That being said, I didn't have much confidence for the traditional arguments. I do kind of like the Ontological argument. However, It presupposes the Christian conception of perfection (for instance, if you are a Buddhist then you would think a most perfect being does not exist, since existence for a Buddhist is sort of a downer). 

If you had to defend the faith today, and had to give a *positive* (for the record, concerning negative internal critiques, I am on the same page as Bahnsen/Frame/Van Til) construction of th Christian claim for the Triune God, how would you do it?


----------



## BrianLanier (Nov 1, 2007)

It all depends on how we are conceiving natural theology and thiestic proofs. If we want to think of it as providing a rational foundation for belief in God (pre-dogmatic), then we are probably going to be doomed to failure--no fully persuasive (skeptic proof) theistic argument (demonstration) has been given, and we are not likely to find one soon.

That being said, If we think that belief in God is properly basic (Romans 1) then we can be warranted in our belief.

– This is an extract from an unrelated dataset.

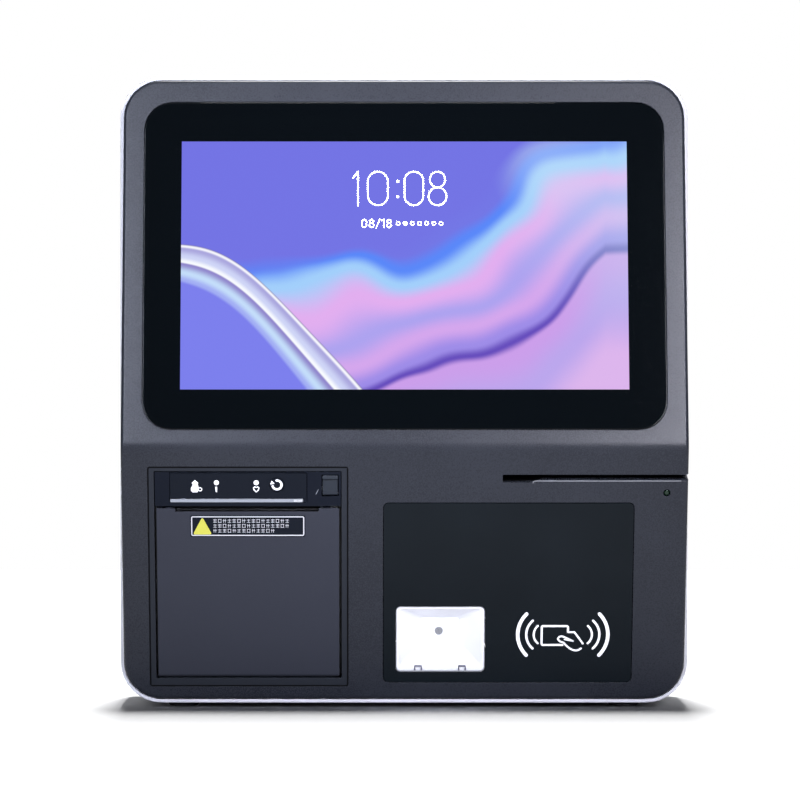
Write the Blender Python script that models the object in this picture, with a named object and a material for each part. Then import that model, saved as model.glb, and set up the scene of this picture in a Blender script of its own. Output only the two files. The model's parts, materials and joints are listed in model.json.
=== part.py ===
"""Self checkout kiosk: a counter terminal with a touch screen above a receipt printer, a scanner
window and a card slot.

A roof-shaped front cover closes a tub-shaped rear shell. The cover bends at a ridge: its upper panel
leans back and holds the screen, and its lower panel faces slightly down and holds the printer and the
readers. Two empties, upper_panel and lower_panel, sit on the ridge and tilt with those two panels, so a
piece on a panel is placed by its distance across (x), its depth behind the panel (y) and its distance
up from the ridge (z).

Every size below is in millimetres and every angle in radians; the helpers turn millimetres into metres.
The origin is at the middle of the base, +Z is up, and the front faces -Y.
"""

import math

import bmesh
import bpy
from mathutils import Vector

MM = 0.001

# Overall form.
WIDTH = 328.0
SHELL_HEIGHT = 362.0
FOOT_HEIGHT = 2.5
SHELL_RADIUS = 24.0
SHELL_WALL = 2.0
SHELL_BACK_WALL = 2.5
SHELL_BACK_EDGE = 8.0
GAP = 0.3

# The roof-shaped front: how far each line of it stands in front of the parting plane.
RIDGE_OUT = 33.0
TOP_OUT = 3.5
BOTTOM_OUT = 1.0
RIDGE_ABOVE_BASE = 148.0
RIDGE_RADIUS = 22.0
COVER_WALL = 2.3
COVER_SKIN = 4.2
COVER_EDGE = 2.0
COVER_NEST = 3.0

# The stepped back: how deep the lower and the upper part are behind the parting plane.
DEPTH_LOW = 74.0
DEPTH_TOP = 44.0
STEP_LOW = 190.0
STEP_TOP = 235.0

# Sheet metal, boards and cuts.
SHEET = 1.2
BOARD_THICK = 1.6
PAST = 2.0

# Screen, on the upper panel.
GLASS_HALF = 149.4
GLASS_LOW = 10.6
GLASS_TOP = 200.5
GLASS_RADIUS = 16.0
GLASS_THICK = 1.8
LEDGE = 8.2
LCD_X = (-133.0, 133.0)
LCD_Y = (2.4, 7.4)
LCD_Z = (29.0, 182.0)
BRACKET_X = (122.0, 149.0)
BRACKET_Z = (44.0, 168.0)
CHASSIS_X = (-128.0, 128.0)
CHASSIS_Y = 13.5
CHASSIS_Z = (26.0, 190.0)
CHASSIS_FLANGE = 6.0
MAIN_BOARD_X = (-66.0, 66.0)
MAIN_BOARD_Y = 19.0
MAIN_BOARD_Z = (58.0, 148.0)
HEAT_SINK_HALF = 24.0
HEAT_SINK_Y = (22.9, 25.6, 35.0)
HEAT_SINK_Z = (84.0, 124.0)
HEAT_SINK_FINS = 9
HEAT_SINK_FIN = 1.6

# Printer, on the lower panel.
BEZEL_X = (-146.1, -32.7)
BEZEL_Z = (-141.1, -11.7)
BEZEL_MOUTH_X = (-142.9, -36.0)
BEZEL_MOUTH_Z = (-136.7, -13.9)
BEZEL_DEPTH = 8.0
BEZEL_GROOVE = 0.5
DOOR_X = (-141.7, -37.3)
DOOR_TOP = -35.6
DOOR_BOTTOM = -136.25
DOOR_THICK = 2.4
SLOT_X = (-131.0, -48.9)
SLOT_DROP = 1.8
HINGE_R = 2.35
PIN_R = 1.0
PIN_REACH = 3.3
HEAD_Y = (0.4, 7.6)
HEAD_Z = (-34.5, -14.3)
OVERLAY_X = (-133.7, -55.9)
OVERLAY_Z = (-29.8, -15.1)
BAR_X = (-133.7, -57.9)
BAR_Z = (-32.0, -30.1)
FEED_KEY = (-72.75, -21.9)
FEED_KEY_R = 4.1
RELEASE_X = (-46.9, -38.0)
RELEASE_Z = (-28.2, -16.5)
RELEASE_GAP = 0.4
LATCH_PIVOT = (27.0, -33.0)
LATCH_X = (-48.3, -46.5)
LATCH_PIN_R = 1.5
BUCKET_X = (-143.3, -35.6)
BUCKET_Y = (8.4, 62.0)
BUCKET_Z = (-136.5, -13.6)
BUCKET_WALL = 2.0
PLATEN_Y = 11.0
PLATEN_Z = -41.5
PLATEN_R = 5.5
PLATEN_SHAFT_R = 2.0
ROLL_R = 23.0
ROLL_CORE_R = 9.0
ROLL_Y = 35.0
ROLL_Z = -110.2
ROLL_X = (-129.8, -50.3)
GEAR_MODULE = 0.75
PLATEN_TEETH = 16
DRIVE_TEETH = 12
GEAR_X = (-42.4, -38.6)
GEAR_SPREAD = 0.2
MOTOR_X = (-33.2, -16.5)
MOTOR_R = 12.5
MOTOR_SHAFT_R = 1.5
BLADE_X = (-130.4, -49.5)
PRINT_HEAD_Y = 16.9
PRINT_HEAD_Z = (-56.0, -31.0)
HEAD_SINK_X = (-128.0, -53.0)
HEAD_SINK_Y = (18.4, 21.0, 26.5)
HEAD_SINK_Z = (-54.0, -31.0)
HEAD_SINK_FINS = 4
PRINTER_BOARD_X = (-132.0, -52.0)
PRINTER_BOARD_Y = 64.6
PRINTER_BOARD_Z = (-112.0, -40.0)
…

Then we may legitimately use theistic proofs to give further clarification to those beliefs, stirring up if you will that basic belief that is supressed by sin. If you get out of your mind that arguments for God's existence must provide epistemic certainty (something that many TAGsters falsely assume-though one could argue that Bahnsen did not) in order to be useful, then there are not as many problems. There is much, much more that needs to be said, but I am running out of time.

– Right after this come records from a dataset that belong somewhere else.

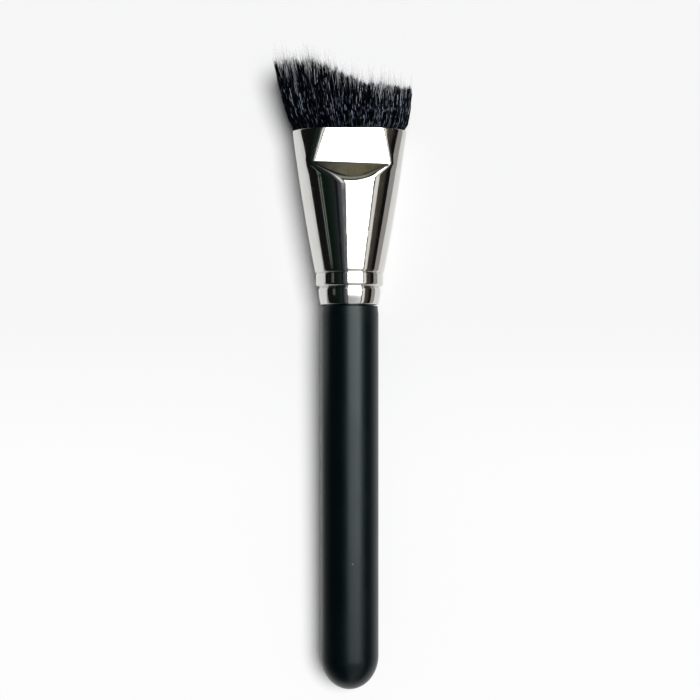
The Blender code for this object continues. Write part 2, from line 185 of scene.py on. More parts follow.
# Numbers and shapes


def between(first, second, share):
    return first + (second - first) * share


def ease(share):
    """Rises smoothly from 0 to 1 while share goes from 0 to 1."""
    share = np.clip(share, 0.0, 1.0)
    return share * share * (3 - 2 * share)


def steps(start, end, count):
    """Evenly spaced values from start up to, but without, end."""
    return list(np.linspace(start, end, count, endpoint=False))


def smooth_least(first, second, softness):
    """The smaller of two values, with a rounded change from one to the other."""
    blend = np.maximum(softness - np.abs(first - second), 0.0) / softness
    return np.minimum(first, second) - blend * blend * softness / 4


def mesh_from(name, points, faces_by_size):
    """A mesh from an array of points and arrays of faces, one array for each number of corners."""
    mesh = bpy.data.meshes.new(name)
    mesh.vertices.add(len(points))
    mesh.vertices.foreach_set("co", np.asarray(points, np.float32).ravel())
    corners = np.concatenate([faces.ravel() for faces in faces_by_size])
    counts = np.concatenate([np.full(len(faces), faces.shape[1]) for faces in faces_by_size])
    mesh.loops.add(len(corners))
    mesh.loops.foreach_set("vertex_index", corners.astype(np.int32))
    mesh.polygons.add(len(counts))
    mesh.polygons.foreach_set("loop_start", (np.cumsum(counts) - counts).astype(np.int32))
    mesh.polygons.foreach_set("use_smooth", np.ones(len(counts), bool))
    mesh.update(calc_edges=True)
    return mesh


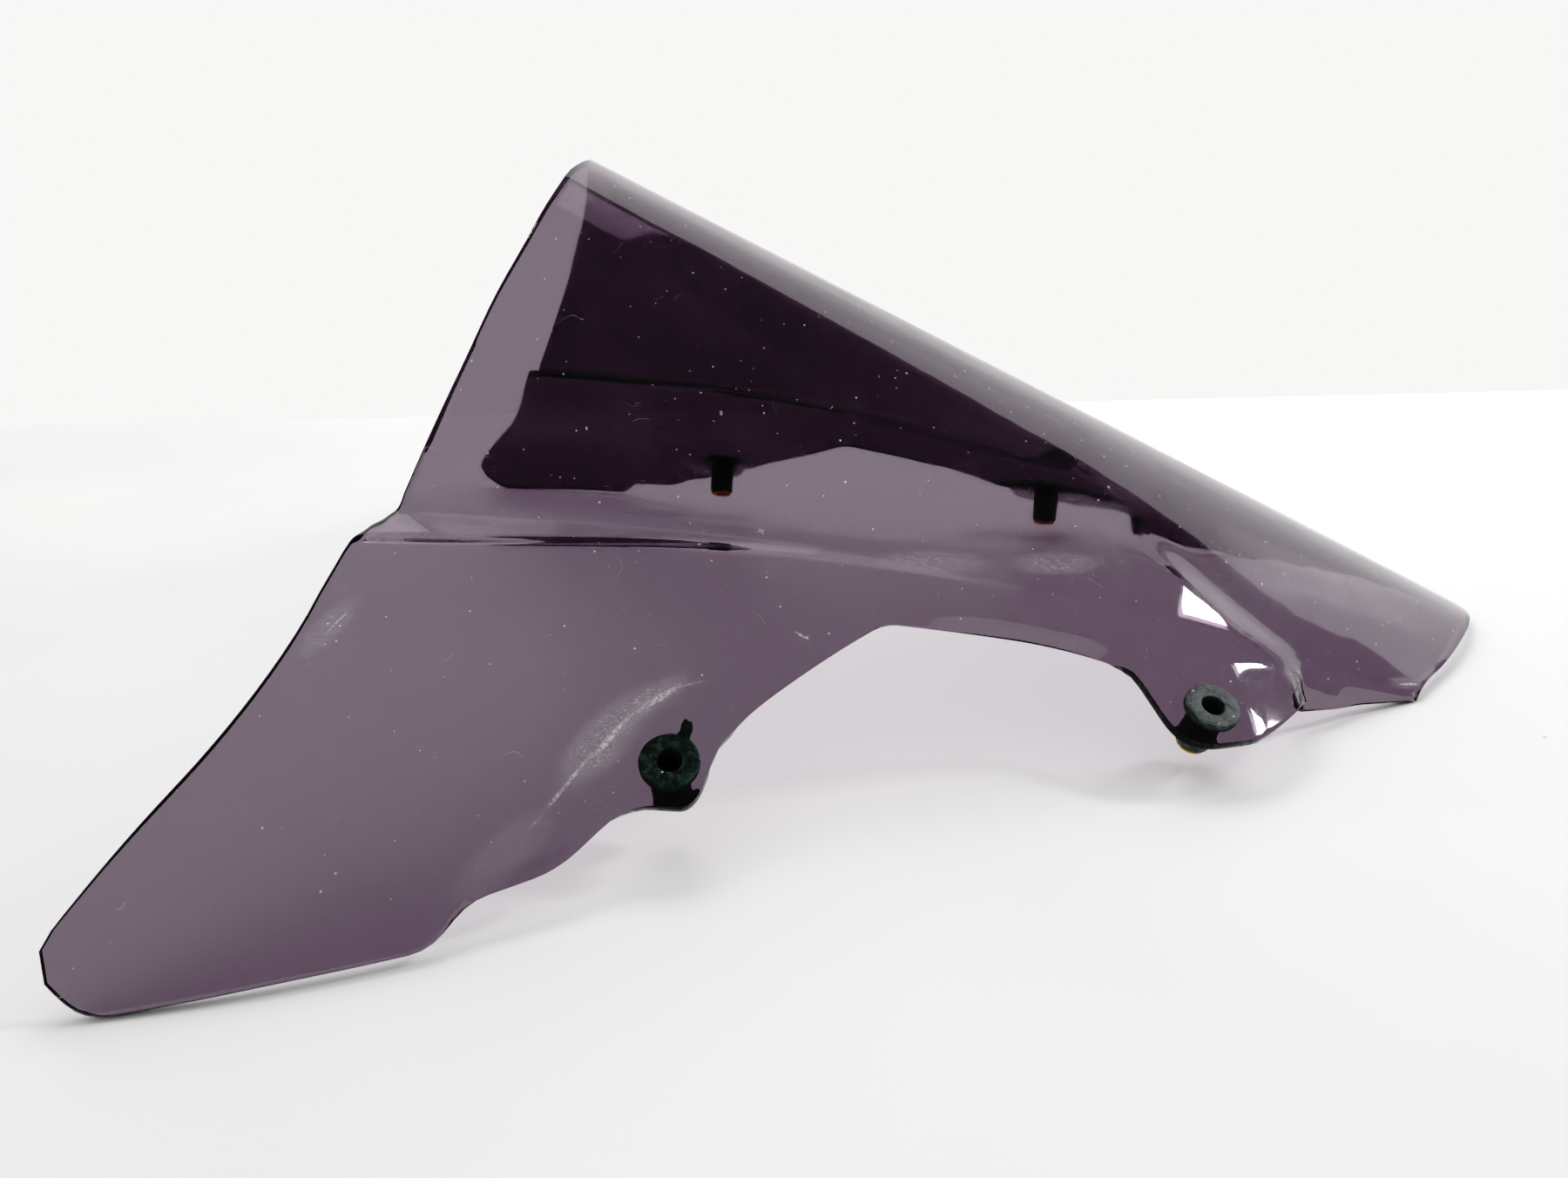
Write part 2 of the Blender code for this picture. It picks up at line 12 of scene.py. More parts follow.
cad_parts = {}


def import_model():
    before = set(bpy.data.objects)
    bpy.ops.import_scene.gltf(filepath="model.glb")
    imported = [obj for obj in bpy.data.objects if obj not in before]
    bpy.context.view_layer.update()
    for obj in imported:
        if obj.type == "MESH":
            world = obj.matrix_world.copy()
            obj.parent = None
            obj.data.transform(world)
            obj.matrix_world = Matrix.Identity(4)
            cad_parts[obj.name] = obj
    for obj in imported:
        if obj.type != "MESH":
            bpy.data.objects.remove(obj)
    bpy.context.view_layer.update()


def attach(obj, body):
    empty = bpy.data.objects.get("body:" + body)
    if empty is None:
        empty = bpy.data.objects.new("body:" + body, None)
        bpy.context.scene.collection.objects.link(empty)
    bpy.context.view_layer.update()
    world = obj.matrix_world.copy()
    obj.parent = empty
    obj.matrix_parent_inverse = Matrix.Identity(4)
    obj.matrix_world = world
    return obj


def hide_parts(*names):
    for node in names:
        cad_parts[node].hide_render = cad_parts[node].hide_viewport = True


MM = 0.001

# ---- sheet -----------------------------------------------------------------------------
# Added to every point, so that the screen stands on z = 0 centred on the origin.
STAND = np.array([1.04, 0, 1.12])
SHEET_THICKNESS = 2.6

# ---- cross-sections of the outer face: one every 40 mm from x = -200 -------------------
FIRST_STATION = -200.0
STATION_STEP = 40.0
# Each rail runs lengthways: half width, then height, at the eleven stations.
RAILS = {
    "ridge": (
        [0, 0, 0, 0, 0, 0, 0, 0, 0, 0, 0],
        [209.5, 188.3, 167.2, 146, 124.9, 103.8, 82.6, 61.5, 40.3, 19.2, -2],
    ),
    "crown": (
        [20, 20, 20, 20, 20, 20, 19, 17, 15, 13, 11],
        [206, 184.8, 163.8, 142.8, 122, 101.2, 80.4, 59.9, 39.2, 18.2, -2.9],
    ),
    "upper": (
        [40, 40, 40, 40, 39, 38, 35, 32, 27, 23, 19],
        [195, 174, 153.5, 133, 113, 93.5, 74.5, 55.5, 36, 15.6, -5],
    ),
    "flank": (
        [58, 58, 57.5, 57, 56, 54, 49, 45, 38, 32, 27],
        [176, 155, 136, 117.5, 100, 83, 66.5, 50, 31.5, 11.8, -8],
    ),
    "lower": (
        [73, 73, 73, 72, 71, 68, 61, 55, 47, 39, 33],
        [152, 134, 116.5, 100, 85.5, 71.5, 58.5, 45, 27, 8.2, -11.5],
    ),
    "steep": (
        [84, 84, 84, 83, 82, 78, 69, 62, 54, 45, 38],
        [125, 110, 95, 83.5, 73, 62.5, 52.5, 41.5, 22.5, 4.5, -15],
    ),
    "foot": (
        [95, 94, 93.5, 91, 88, 84, 75, 69, 60, 50, 42],
        [80, 77, 73.5, 69.5, 64, 56, 47.5, 37.5, 18.5, 1.2, -18],
    ),
    "brow": (
        [112, 110, 106, 99, 93.5, 89.5, 84.5, 79, 70, 57, 48],
        [76, 73.5, 70.5, 67, 61.5, 52.5, 41.5, 31.5, 10.5, -2, -21],
    ),
    "cheek": (
        [122, 118, 112.5, 104, 97.5, 91.5, 87.5, 83, 71.8, 58.8, 50],
        [67, 64.5, 64.5, 61.5, 56.5, 48, 37, 27.5, 8, -3.6, -23],
    ),
    "panel": (
        [138, 132, 123, 112, 100.5, 92.5, 89.3, 85.5, 72.2, 60, 51],
        [53, 51, 55, 53, 50, 43.5, 33, 24.5, 5, -6.5, -26],
    ),
    "apron": (
        [156, 150, 138, 122, 104.5, 92.5, 89.7, 86.5, 72.4, 60.5, 51.5],
        [42, 41, 44, 43, 42.5, 38.5, 29, 21.5, 2, -10, -29],
    ),
    "fold": (
        [177, 171, 154, 134, 109.5, 92.8, 90, 87.5, 72.5, 61, 52],
        [30, 28, 31.5, 31, 34, 32.5, 24.5, 17.5, -2, -15, -33],
    ),
    "hem": (
        [191, 185, 169, 147, 115.5, 93.5, 90.5, 88.5, 72.7, 61.3, 52.3],
        [10, 9, 15, 18, 24, 25.5, 19, 12.5, -6, -19, -37],
    ),
    "skirt": (
        [197, 191.5, 178, 158, 124, 95.5, 91, 89.5, 73, 61.6, 52.6],
        [-10, -9, -3, 4, 13, 18, 13, 6, -11, -24, -42],
    ),
}
RAIL_NAMES = list(RAILS)
RAIL_NET = np.array([RAILS[name] for name in RAIL_NAMES], float)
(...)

I think a lot of theistic arguments can be useful if used correctly. Craig's Kalaam, Planting's OA, EAAN, Swinburne's material, etc.


----------



## RamistThomist (Nov 1, 2007)

BrianLanier said:


> EAAN,



Evoluationary Argument Against Naturalism?


----------



## BrianLanier (Nov 1, 2007)

Spear Dane said:


> BrianLanier said:
> 
> 
> > EAAN,
> ...



Yes!


----------



## cih1355 (Nov 2, 2007)

I would start with Romans 1 where it teaches that God has revealed Himself in such a way that man has no excuse for not believing in Him. Everyone knows God, but not in saving fashion. As Greg Bahnsen taught, unbelievers live on borrowed capital. Absolute, objective moral values, the laws of logic, consciousness, and the existence of absolute truth presuppose the existence of God. I would show from the Bible that God exists as a Trinity.


----------



## Jim Johnston (Nov 2, 2007)

> If you had to defend the faith today, and had to give a *positive* (for the record, concerning negative internal critiques, I am on the same page as Bahnsen/Frame/Van Til) construction of th Christian claim for the Triune God, how would you do it?

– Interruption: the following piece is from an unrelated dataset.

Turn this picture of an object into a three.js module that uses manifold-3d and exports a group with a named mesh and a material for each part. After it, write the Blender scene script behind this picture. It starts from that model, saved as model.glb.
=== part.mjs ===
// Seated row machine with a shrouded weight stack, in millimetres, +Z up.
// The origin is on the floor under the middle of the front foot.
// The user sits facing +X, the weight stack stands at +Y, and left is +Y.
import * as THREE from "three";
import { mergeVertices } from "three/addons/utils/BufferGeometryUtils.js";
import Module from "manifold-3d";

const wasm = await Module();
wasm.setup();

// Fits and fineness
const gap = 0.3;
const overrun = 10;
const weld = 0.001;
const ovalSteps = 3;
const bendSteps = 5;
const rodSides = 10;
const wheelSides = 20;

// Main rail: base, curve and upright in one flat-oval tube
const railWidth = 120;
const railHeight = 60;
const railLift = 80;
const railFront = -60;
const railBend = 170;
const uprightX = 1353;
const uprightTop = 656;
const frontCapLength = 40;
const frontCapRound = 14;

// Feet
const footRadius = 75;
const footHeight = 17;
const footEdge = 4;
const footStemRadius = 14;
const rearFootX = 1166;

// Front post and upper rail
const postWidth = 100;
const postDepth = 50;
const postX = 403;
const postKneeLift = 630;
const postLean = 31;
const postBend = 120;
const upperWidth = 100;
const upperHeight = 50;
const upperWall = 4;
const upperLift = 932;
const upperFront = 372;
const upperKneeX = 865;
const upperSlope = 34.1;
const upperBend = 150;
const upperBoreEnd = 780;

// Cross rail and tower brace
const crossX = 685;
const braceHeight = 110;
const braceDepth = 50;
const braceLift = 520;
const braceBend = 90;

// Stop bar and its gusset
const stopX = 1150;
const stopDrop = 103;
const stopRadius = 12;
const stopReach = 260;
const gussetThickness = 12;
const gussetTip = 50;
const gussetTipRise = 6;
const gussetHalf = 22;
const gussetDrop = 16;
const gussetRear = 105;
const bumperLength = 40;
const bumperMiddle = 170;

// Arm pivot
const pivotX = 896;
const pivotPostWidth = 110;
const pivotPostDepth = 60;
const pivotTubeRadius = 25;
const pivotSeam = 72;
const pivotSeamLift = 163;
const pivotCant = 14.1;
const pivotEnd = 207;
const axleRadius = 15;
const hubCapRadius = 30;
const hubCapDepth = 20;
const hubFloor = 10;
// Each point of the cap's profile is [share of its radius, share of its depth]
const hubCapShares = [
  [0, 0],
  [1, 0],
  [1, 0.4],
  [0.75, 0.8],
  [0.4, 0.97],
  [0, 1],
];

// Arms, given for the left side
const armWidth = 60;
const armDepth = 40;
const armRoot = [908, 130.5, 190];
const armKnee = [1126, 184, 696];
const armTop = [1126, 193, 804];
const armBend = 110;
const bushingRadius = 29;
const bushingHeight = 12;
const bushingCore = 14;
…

it would have to be "positive" proof(*S*). I don't think anyone claims that *any* of the traditional arguments - taken by themselves - are an argument for the *triune* God. And, even if a triune God exists, why think he revealed himself and that man's only hope is in Jesus? So, we'd have to prove more than *just* a triune God. We'd have to prove the entire package, but as we know, this is nigh impossible by one silver bullet argument.

At best it would be a kind of cumulative case. Perhaps an inference to the best explanation would be the strongest way it could be presented.

Anyway, apologetics is person relative. So, there might not be one "best" positive proof that should be presented for anyone whoever.

And, sometimes people have background assumptions that fill in other work you might need to do with someone else. Say I offer a successful teleological argument - say, its most developed, contemporary version, the fine tuning argument - and they consented. Being Westerners, they might well take it that I have proved the *Christian God.* They don't even think Allah/whatever is an option.

In that case am I going to stop them and say, "Well, you can't agree yet. You should tell me that I haven't proven a *triune* fine-tuner!"?


----------



## BrianLanier (Nov 2, 2007)

Tom Bombadil said:


> > If you had to defend the faith today, and had to give a *positive* (for the record, concerning negative internal critiques, I am on the same page as Bahnsen/Frame/Van Til) construction of th Christian claim for the Triune God, how would you do it?
> 
> 
> 
> ...





I sure wish there was a silver bullet argument though


----------



## Jim Johnston (Nov 2, 2007)

BrianLanier said:


> I sure wish there was a silver bullet argument though



in one sense there is, but we can't use it. Shoot a non-believer in the head with a silver bullet, and then he'll be able to empirically verify God's existence.


----------